Structure, Function, and Molecular Landscapes of the Aging Retina

Abstract

Because the central nervous system is largely nonrenewing, neurons and their synapses must be maintained over the lifetime of an individual to ensure circuit function. Age is a dominant risk factor for neural diseases, and declines in nervous system function are a common feature of aging even in the absence of disease. These alterations extend to the visual system and, in particular, to the retina. The retina is a site of clinically relevant age-related alterations but has also proven to be a uniquely approachable system for discovering principles that govern neural aging because it is well mapped, contains diverse neuron types, and is experimentally accessible. In this article, we review the structural and molecular impacts of aging on neurons within the inner and outer retina circuits. We further discuss the contribution of non-neuronal cell types and systems to retinal aging outcomes. Understanding how and why the retina ages is critical to efforts aimed at preventing age-related neural decline and restoring neural function.

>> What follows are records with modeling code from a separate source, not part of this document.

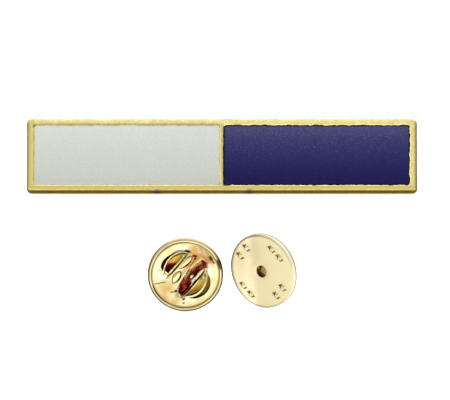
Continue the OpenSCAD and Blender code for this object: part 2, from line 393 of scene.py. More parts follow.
# Plate with two sunk cells, rounded corners and a rounded front edge
def strikePlate():
    bm = bmesh.new()
    size = Matrix.Diagonal((bar["length"], bar["height"], bar["thickness"], 1))
    bmesh.ops.create_cube(bm, size=1, matrix=Matrix.Translation((0, 0, bar["thickness"] / 2)) @ size)
    cutAt(bm, [(x, 0, 0) for cell in cells.values() for x in cell], (1, 0, 0))
    cutAt(bm, [(0, y, 0) for y in (cellY - cellHalf, cellY + cellHalf)], (0, 1, 0))
    for left, right in cells.values():
        sunk = [
            f for f in bm.faces if f.normal.z > 0.9 and left < f.calc_center_median().x < right
            and abs(f.calc_center_median().y - cellY) < cellHalf]
        bmesh.ops.inset_region(
            bm, faces=sunk, thickness=bar["wallSlope"], depth=-bar["cellDepth"], use_even_offset=True)
    top, floor = bar["thickness"], cellFloor
    corners = [
        e for e in bm.edges
        if sorted(round(v.co.z, 3) for v in e.verts) == [round(floor, 3), round(top, 3)]]
    bevelEdges(bm, corners, bar["cellCorner"], 4)
    outer = [
        e for e in bm.edges
        if abs(e.verts[0].co.z - e.verts[1].co.z) > 1 and abs(e.verts[0].co.x) > halfLength - 0.01
        and abs(e.verts[0].co.y) > halfHeight - 0.01]
    bevelEdges(bm, outer, bar["cornerRadius"], 5)
    rims = [e for e in bm.edges if isAt(e, top) and any(0.1 < f.normal.z < 0.98 for f in e.link_faces)]
    bevelEdges(bm, rims, bar["rimRadius"], 3)
    front = [e for e in bm.edges if isAt(e, top) and any(abs(f.normal.z) < 0.01 for f in e.link_faces)]
    bevelEdges(bm, front, bar["edgeRadius"], 6)
    back = [e for e in bm.edges if isAt(e, 0) and any(abs(f.normal.z) < 0.01 for f in e.link_faces)]
    bevelEdges(bm, back, bar["backRadius"], 1)
    return bm


# Distance from the nearest cell, negative inside it
def fromCells(x, y):
    gaps = [max(left - x, x - right, abs(y - cellY) - cellHalf) for left, right in cells.values()]
    return min(gaps)


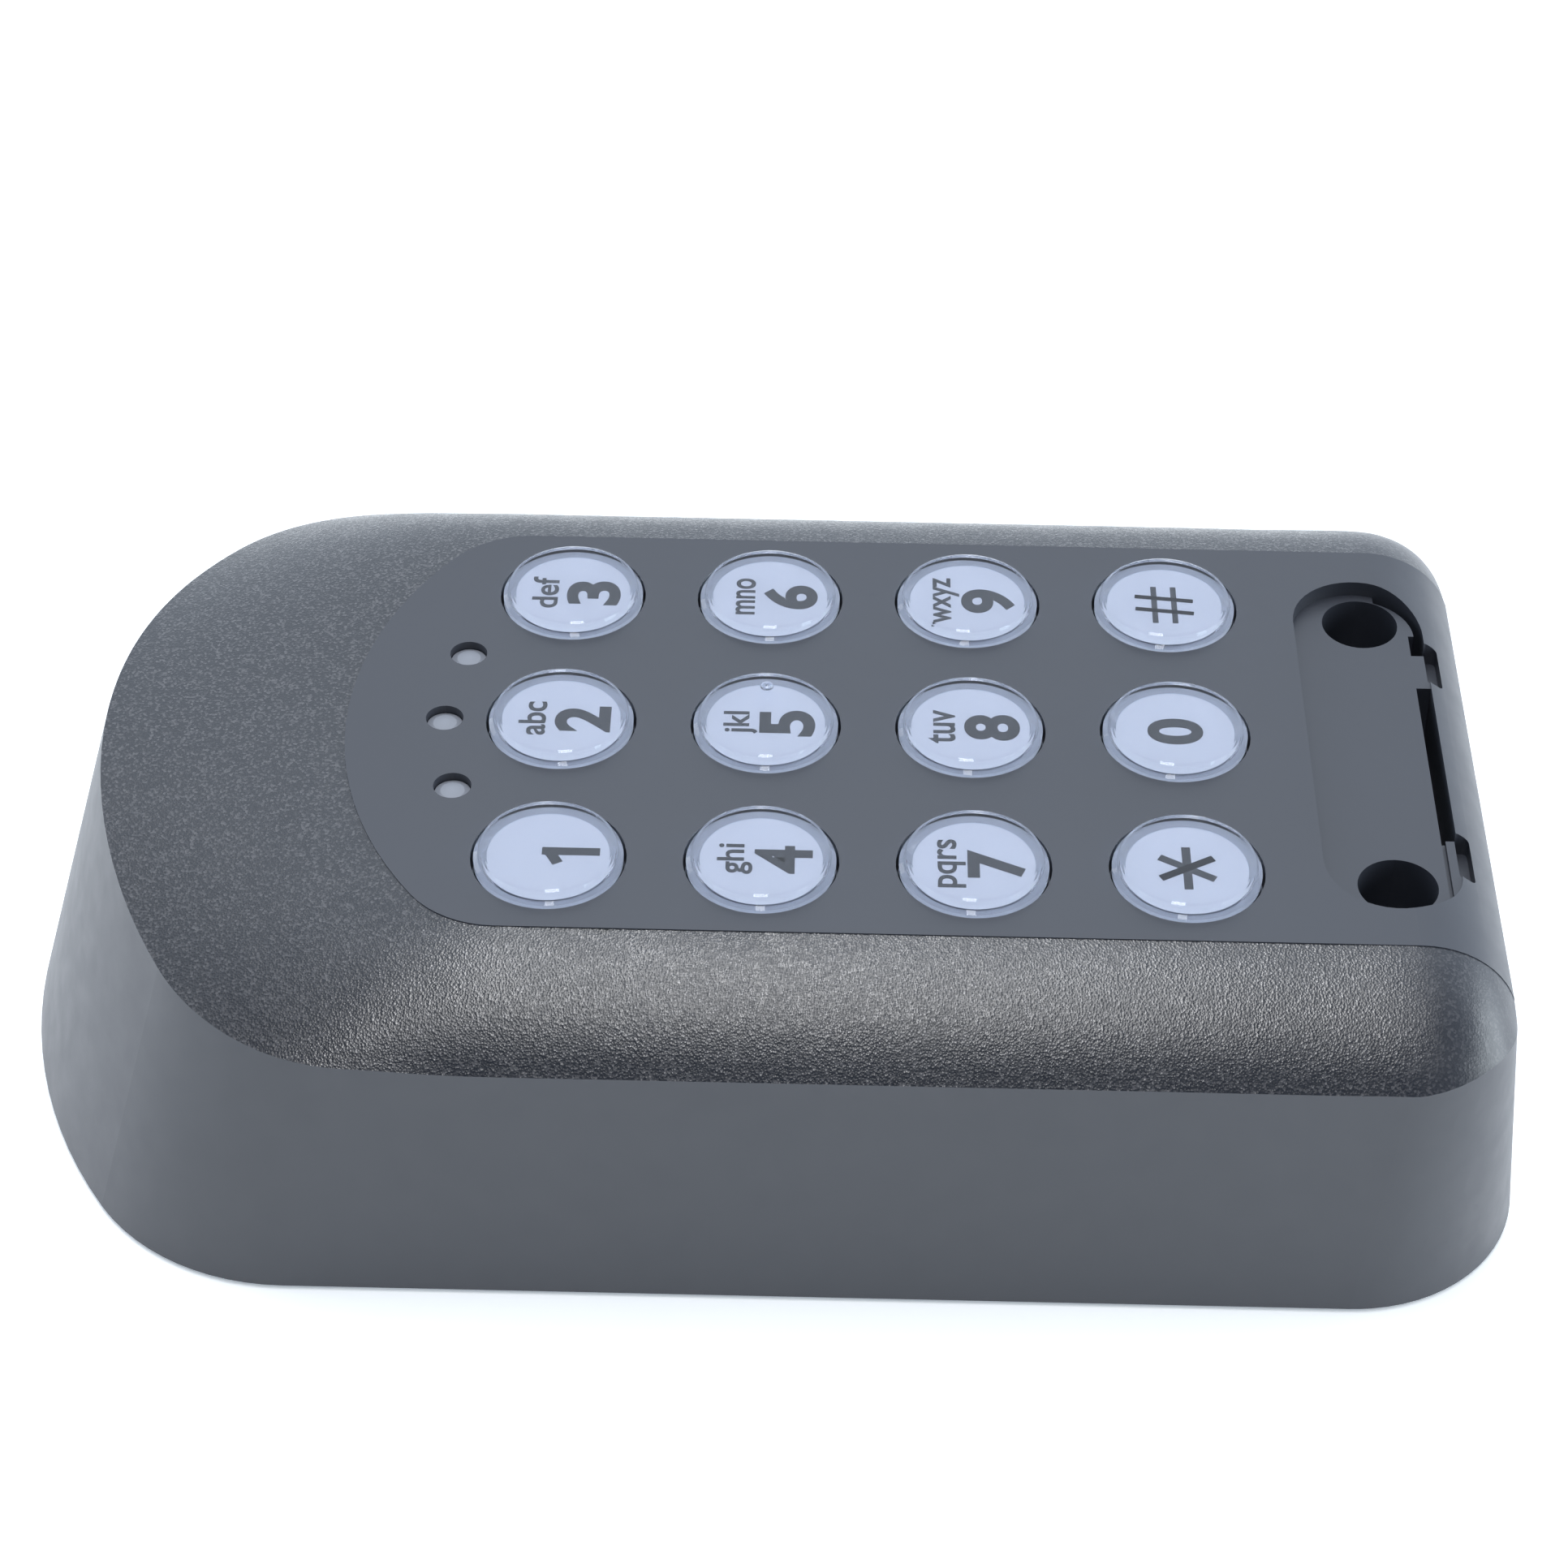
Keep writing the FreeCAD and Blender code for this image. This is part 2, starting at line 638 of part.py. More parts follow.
def cover_screws():
    places = [s * WELL_X for s in (-1, 1)]
    return Part.makeCompound([screw(x, WELL_Y, WELL_FLOOR_Z, 2.9, 2.0, SCREW_R, 11.5) for x in places])


def board_screws():
    places = [(s * POST_X, y) for s in (-1, 1) for y in POST_Y]
    return Part.makeCompound([screw(x, y, BOARD_TOP, 2.2, 1.5, 1.05, 8.0) for x, y in places])


def tamper_switch():
    """Switch case over the plunger, hung from a bracket on the rear plate."""
    x, y = TAMPER
    case = block(x - 4, x + 4, y - 4, y + 4, 13.0, 18.0).cut(tube(x, y, 12, 16.5, 2.4))
    legs = [block(x - 4, x + 4, y + s * 5 - 1, y + s * 5 + 1, BACK, 18.0) for s in (-1, 1)]
    return join([case] + legs)


def tamper_plunger():
    """Pin through the rear plate that the wall holds in."""
    x, y = TAMPER
    pin = tube(x, y, 0.05, 14.5, 2.0)
    collar = tube(x, y, BACK + TAMPER_TRAVEL + 0.1, 5.2, 3.4)
    return join([pin, collar])


def tamper_spring():
    """Coil of square wire between the plunger's collar and the switch case."""
    x, y = TAMPER
    bottom, top, radius, half_wire = 5.5, 12.7, 2.78, 0.22
    helix = Part.makeHelix((top - bottom) / 5.0, top - bottom, radius)
    sides = [(-1, -1), (1, -1), (1, 1), (-1, 1), (-1, -1)]
    profile = Part.makePolygon([Vector(radius + a * half_wire, 0, b * half_wire) for a, b in sides])
    coil = helix.makePipeShell([profile], True, True)
    coil.translate(Vector(x, y, bottom))
    return coil


# ---------------------------------------------------------------- export
def all_parts():
    parts = {
        "front_cover": front_cover(),
        "rear_plate": rear_plate(),
        "cover_seal": cover_seal(),
        "keypad_mat": keypad_mat(),
        "pcb": pcb(),
        "contact_pads": contact_pads(),
        "status_leds": status_leds(),
        "led_lenses": led_lenses(),
        "backlight_leds": backlight_leds(),
        "mcu_chip": chip(14.0, -41.0, 5.0, 3.0, 1.4, 10),
        "driver_chip": chip(-14.0, -41.0, 3.6, 2.0, 1.3, 7),
        "radio_module": radio_module(),
        "antenna": antenna(),
        "buzzer": buzzer(),
        "capacitor": capacitor(),
        "battery_holder": battery_holder(),
        "battery_cells": battery_cells(),
        "battery_contacts": battery_contacts(),
        "cover_screws": cover_screws(),
        "board_screws": board_screws(),
        "tamper_switch": tamper_switch(),
        "tamper_plunger": tamper_plunger(),
        "tamper_spring": tamper_spring(),
    }
    for row, y in zip(KEY_NAMES, ROWS):
        for name, x in zip(row, COLUMNS):
            parts["key_%s_cap" % name] = key_cap(x, y)
            parts["key_%s_core" % name] = key_core(x, y)
    return parts


def main():
    os.makedirs("parts", exist_ok=True)
    for name, shape in all_parts().items():
        if not shape.isValid():
            print("not valid:", name)
        box = shape.BoundBox
        size = "%.1f x %.1f x %.1f" % (box.XLength, box.YLength, box.ZLength)
        print(name, len(shape.Solids), "solid(s)", size, "volume %.0f" % shape.Volume)
        shape.exportStep("parts/%s.step" % name)


main()
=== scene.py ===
"""Looks of the alarm keypad panel: finishes, key legends, rubber domes, studio and camera."""

import json
import math

import bpy
from mathutils import Matrix, Vector


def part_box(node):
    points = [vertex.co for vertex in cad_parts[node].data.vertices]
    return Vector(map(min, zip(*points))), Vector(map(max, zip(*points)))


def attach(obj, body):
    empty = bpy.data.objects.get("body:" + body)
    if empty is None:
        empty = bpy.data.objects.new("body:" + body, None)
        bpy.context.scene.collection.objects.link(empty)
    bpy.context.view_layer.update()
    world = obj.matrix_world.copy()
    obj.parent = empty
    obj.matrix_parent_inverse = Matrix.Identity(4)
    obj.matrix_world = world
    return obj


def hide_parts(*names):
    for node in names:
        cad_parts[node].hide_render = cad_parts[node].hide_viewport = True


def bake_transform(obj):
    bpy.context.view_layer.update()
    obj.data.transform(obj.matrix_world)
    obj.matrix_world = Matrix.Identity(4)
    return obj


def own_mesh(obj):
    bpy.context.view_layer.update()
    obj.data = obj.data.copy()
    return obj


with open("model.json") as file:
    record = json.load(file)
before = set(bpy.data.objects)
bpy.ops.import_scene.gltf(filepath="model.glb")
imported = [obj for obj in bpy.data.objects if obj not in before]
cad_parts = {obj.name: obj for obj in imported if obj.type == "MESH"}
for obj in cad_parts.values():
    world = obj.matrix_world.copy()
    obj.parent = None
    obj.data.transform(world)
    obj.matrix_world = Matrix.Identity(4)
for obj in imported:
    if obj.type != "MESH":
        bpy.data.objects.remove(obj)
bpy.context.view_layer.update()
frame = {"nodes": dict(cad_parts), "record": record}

MM = 0.001
UP = Vector((0, 0, 1))

# ---------------------------------------------------------------- places taken from the frame
KEY_NAMES = ("1", "2", "3", "4", "5", "6", "7", "8", "9", "star", "0", "hash")
LETTERS = {
    "2": "abc",
    "3": "def",
    "4": "ghi",
    "5": "jkl",
    "6": "mno",
    "7": "pqrs",
    "8": "tuv",
    "9": "wxyz",
}


def middle(node):
    low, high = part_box(node)
    return (low + high) / 2


KEY_AT = {name: middle("key_%s_core" % name) for name in KEY_NAMES}
CORE_LOW, CORE_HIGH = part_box("key_5_core")
STEM_Z = CORE_LOW.z
LABEL_Z = CORE_HIGH.z
LABEL_R = (CORE_HIGH.x - CORE_LOW.x) / 2
PANEL_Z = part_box("front_cover")[1].z
PANEL_HALF = 28.25 * MM  # half width of the smooth panel
PANEL_STRAIGHT_Y = 25.0 * MM  # the panel's sides are straight up to here

# ---------------------------------------------------------------- camera
CAMERA_AT = Vector((-0.2828, -0.0041, 0.2683))
CAMERA_AIM = Vector((0.7588, 0.0061, -0.6513))
CAMERA_ROLL = 0.92  # degrees
CAMERA_LENS = 90.97


def add_camera():
    data = bpy.data.cameras.new("camera")
    data.lens = CAMERA_LENS
    data.sensor_width = 36.0
    data.clip_start = 0.01
    camera = bpy.data.objects.new("camera", data)
    bpy.context.scene.collection.objects.link(camera)
    turn = CAMERA_AIM.to_track_quat("-Z", "Y").to_matrix()
    turn = turn @ Matrix.Rotation(math.radians(CAMERA_ROLL), 3, "Z")
    camera.matrix_world = Matrix.Translation(CAMERA_AT) @ turn.to_4x4()
    bpy.context.scene.camera = camera


# ---------------------------------------------------------------- material building
def linear(colour):
    """sRGB 0-255 to the linear values that shaders take."""
    values = [(c / 255) / 12.92 if c <= 10 else ((c / 255 + 0.055) / 1.055) ** 2.4 for c in colour]
    return (*values, 1.0)


MOST_BENT = 0.98  # cosine of the angle at which a smooth normal is no longer trusted


class Finish:
    """A material and short ways to add nodes to it."""

    def __init__(self, name, **sockets):
        self.material = bpy.data.materials.new(name)
        self.material.use_nodes = True
        self.tree = self.material.node_tree
        self.shader = self.tree.nodes["Principled BSDF"]
        self.output = self.tree.nodes["Material Output"]
        for key, value in sockets.items():
            self.shader.inputs[key.replace("_", " ").title().replace("Ior", "IOR")].default_value = value
        self._place = None

    def node(self, kind, inputs=None, **settings):
        n = self.tree.nodes.new(kind)
        for key, value in settings.items():
            setattr(n, key, value)
        for key, value in (inputs or {}).items():
            if isinstance(value, bpy.types.NodeSocket):
                self.tree.links.new(value, n.inputs[key])
            else:
                n.inputs[key].default_value = value
        return n

    def place(self):
        """Position in the piece's own space, in metres."""
        if self._place is None:
            self._place = self.node("ShaderNodeTexCoord").outputs["Object"]
        return self._place

    def maths(self, operation, a, b=0.0, c=0.0):
        n = self.node("ShaderNodeMath", {0: a, 1: b, 2: c}, operation=operation)
        return n.outputs[0]

    def noise(self, size_mm, detail=3.0, stretch=None):
        """Noise whose features are about size_mm across."""
        at = self.place()
        if stretch:
            at = self.node("ShaderNodeMapping", {0: at, 3: stretch}).outputs[0]
        scale = 1.0 / (size_mm * MM)
        n = self.node("ShaderNodeTexNoise", {"Vector": at, "Scale": scale, "Detail": detail})
        return n.outputs["Fac"]

    def cells(self, size_mm, output="Distance"):
        """Grains about size_mm across: the distance from each one's middle, or its random colour."""
        scale = 1.0 / (size_mm * MM)
        n = self.node("ShaderNodeTexVoronoi", {"Vector": self.place(), "Scale": scale})
        return n.outputs[output]

    def fit(self, value, low, high, to_low, to_high, smooth=False):
        kind = "SMOOTHSTEP" if smooth else "LINEAR"
        inputs = {0: value, 1: low, 2: high, 3: to_low, 4: to_high}
        return self.node("ShaderNodeMapRange", inputs, interpolation_type=kind).outputs[0]

    def mix(self, factor, a, b):
        n = self.node("ShaderNodeMix", {0: factor, 6: a, 7: b}, data_type="RGBA")
        return n.outputs[2]

    def set(self, socket, value):
        self.tree.links.new(value, self.shader.inputs[socket])
        return self

    def steady_normal(self, geometry):
        """The smooth normal, or the face's own where smoothing has bent it far off."""
        smooth, own = geometry["Normal"], geometry["True Normal"]
        agree = self.node("ShaderNodeVectorMath", {0: smooth, 1: own}, operation="DOT_PRODUCT")
        bent = self.maths("LESS_THAN", agree.outputs["Value"], MOST_BENT)
        n = self.node("ShaderNodeMix", {0: bent, 4: smooth, 5: own}, data_type="VECTOR")
        return n.outputs[1]

    def bump(self, height, depth_mm, normal=None):
        inputs = {"Height": height, "Distance": depth_mm * MM}
        if normal:
            inputs["Normal"] = normal
        return self.set("Normal", self.node("ShaderNodeBump", inputs).outputs[0])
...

Keywords: aging; neuron; retina; synapse.

Figure 1

Structural impacts of aging in the retina. Shown is a schematic of retinal neuron organization. In young animals, the outer nuclear layer (ONL) contains rods (dark green) and cones (light green) that form connections in the outer plexiform layer (OPL) with rod bipolar cells (RBPs; ), cone bipolar cells (CBPs; ), and horizontal cells (HCs; red) found in the inner nuclear layer (INL). Also present in the INL are amacrine cells (ACs; blue) that form connections in the inner plexiform layer (IPL). They do so together with bipolar cell axons, which connect with retinal ganglion cell (RGC) dendrites (magenta). RGC cell bodies reside in the ganglion cell layer (GCL). Müller glia (MG; brown) span the length of the outer retina, astrocytes (Astro; orange) reside in the GCL, and microglia (MicroG; yellow) processes are largely restricted to the synaptic layers. Three intraretina vascular layers also interdigitate the GCL, IPL, and OPL. In the aged retina, several of these organizational features are altered. In the outer retina, supporting retinal pigment epithelium (RPE) cells accumulate lipofuscin, and Bruch’s membrane appears to thicken. Rod photoreceptors retract into the ONL, accompanied by misplaced synapses, while cones are structurally less affected. Postsynaptic HC axons and rod bipolar dendrite cells extend neurites into the ONL to maintain contact with retracting rods. These changes are accompanied by synapse misorganization and loss. In the inner retina, the total number of synapses in the IPL decreases, and RGC dendritic arbors decrease in size. Microglia increase in number and become less reactive in injury, while the processes of both Müller glia and astrocytes are attenuated. Vascular function can also decline in both the choroid and the inner retina.

Figure 2

Age-related changes to cell types of the outer retina. (a) Schematic and representative histology images from young (2 months) and (24 months) mice. In the young retina, all rod and cone terminals reside in the outer plexiform layer, where they contact the dendritic terminals of bipolar cells and the axons and dendrites of horizontal cells (HCs), which also remain restricted to this region. With age, photoreceptor density is reduced, and approximately half of rod axons retract their terminals into the outer nuclear layer (black arrowheads), accompanied by HC and rod bipolar spouting (white arrowheads). (b–c) Histological studies of (b) single rod photoreceptors or (c) single HCs labeled with AAV-GFP confirm these alterations, with rod axons retracting (white star), accompanied by sprouting of HC axons (white arrows), but not dendrites. Cones do not undergo similar changes. (d) HC axons (Calbindin, red) and rod bipolar cell dendrites (PKCα, green) sprout far into the outer nuclear layer (white arrowheads). (e) These changes are accompanied by synapse remolding (white arrows; Bassoon, green; Calbindin, red).

Figure 3

Age-related changes to cell types of the inner retina. (a) Schematic and representative histology images from young (2 months) and (24 months) mice are shown. In the young retina, retinal ganglion cells (RGCs) target distinct lamina in the inner plexiform layer (IPL) and have normal dendrite and axon areas in the retina and brain, respectively. With age, RGC laminar targeting is maintained, but both dendritic and axon arbor area are reduced, with the greatest impact on arbor size in the brain (approximately 30% reduction). (b–c) Representative cross section (upper panel) and whole mount images (lower panels) of age-related alterations to RGC dendrites and axons in young (2 months) and (>2 years) mice are shown. These images highlight that changes occur both (b) in genetically identified RGC subtypes, such as cells that express Junction Adhesion Molecule B (JAM-B), called J-RGCs (see Kim et al. 2008), and (c) in RGC types more generally labeled in the YFPH line in which YFP is driven by elements of the Thy1 promotor (see Feng et al.2000).